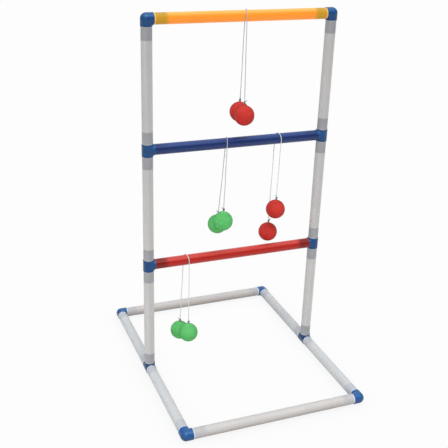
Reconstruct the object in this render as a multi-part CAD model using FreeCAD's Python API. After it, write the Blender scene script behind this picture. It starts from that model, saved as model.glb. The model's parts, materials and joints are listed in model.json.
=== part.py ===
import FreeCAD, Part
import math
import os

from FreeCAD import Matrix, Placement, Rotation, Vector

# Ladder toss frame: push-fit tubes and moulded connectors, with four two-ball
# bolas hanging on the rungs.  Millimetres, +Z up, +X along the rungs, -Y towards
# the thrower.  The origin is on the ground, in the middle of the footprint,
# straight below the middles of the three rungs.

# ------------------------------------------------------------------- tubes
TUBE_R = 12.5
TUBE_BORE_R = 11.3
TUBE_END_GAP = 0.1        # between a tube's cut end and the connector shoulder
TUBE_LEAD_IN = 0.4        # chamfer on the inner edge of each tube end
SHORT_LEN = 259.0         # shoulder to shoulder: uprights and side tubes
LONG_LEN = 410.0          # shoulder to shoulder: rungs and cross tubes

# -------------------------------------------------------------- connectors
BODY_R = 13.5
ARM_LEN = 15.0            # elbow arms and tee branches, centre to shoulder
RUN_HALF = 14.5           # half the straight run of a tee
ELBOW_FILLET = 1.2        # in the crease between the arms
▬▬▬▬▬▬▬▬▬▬
Extract the first line above and each line after it up to and including the one with "LONG_LEN = 410.0", please, exactly and with nothing else.

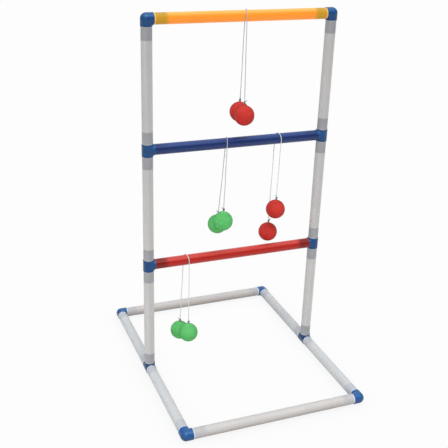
Reconstruct the object in this render as a multi-part CAD model using FreeCAD's Python API. After it, write the Blender scene script behind this picture. It starts from that model, saved as model.glb. The model's parts, materials and joints are listed in model.json.
=== part.py ===
import FreeCAD, Part
import math
import os

from FreeCAD import Matrix, Placement, Rotation, Vector

# Ladder toss frame: push-fit tubes and moulded connectors, with four two-ball
# bolas hanging on the rungs.  Millimetres, +Z up, +X along the rungs, -Y towards
# the thrower.  The origin is on the ground, in the middle of the footprint,
# straight below the middles of the three rungs.

# ------------------------------------------------------------------- tubes
TUBE_R = 12.5
TUBE_BORE_R = 11.3
TUBE_END_GAP = 0.1        # between a tube's cut end and the connector shoulder
TUBE_LEAD_IN = 0.4        # chamfer on the inner edge of each tube end
SHORT_LEN = 259.0         # shoulder to shoulder: uprights and side tubes
LONG_LEN = 410.0          # shoulder to shoulder: rungs and cross tubes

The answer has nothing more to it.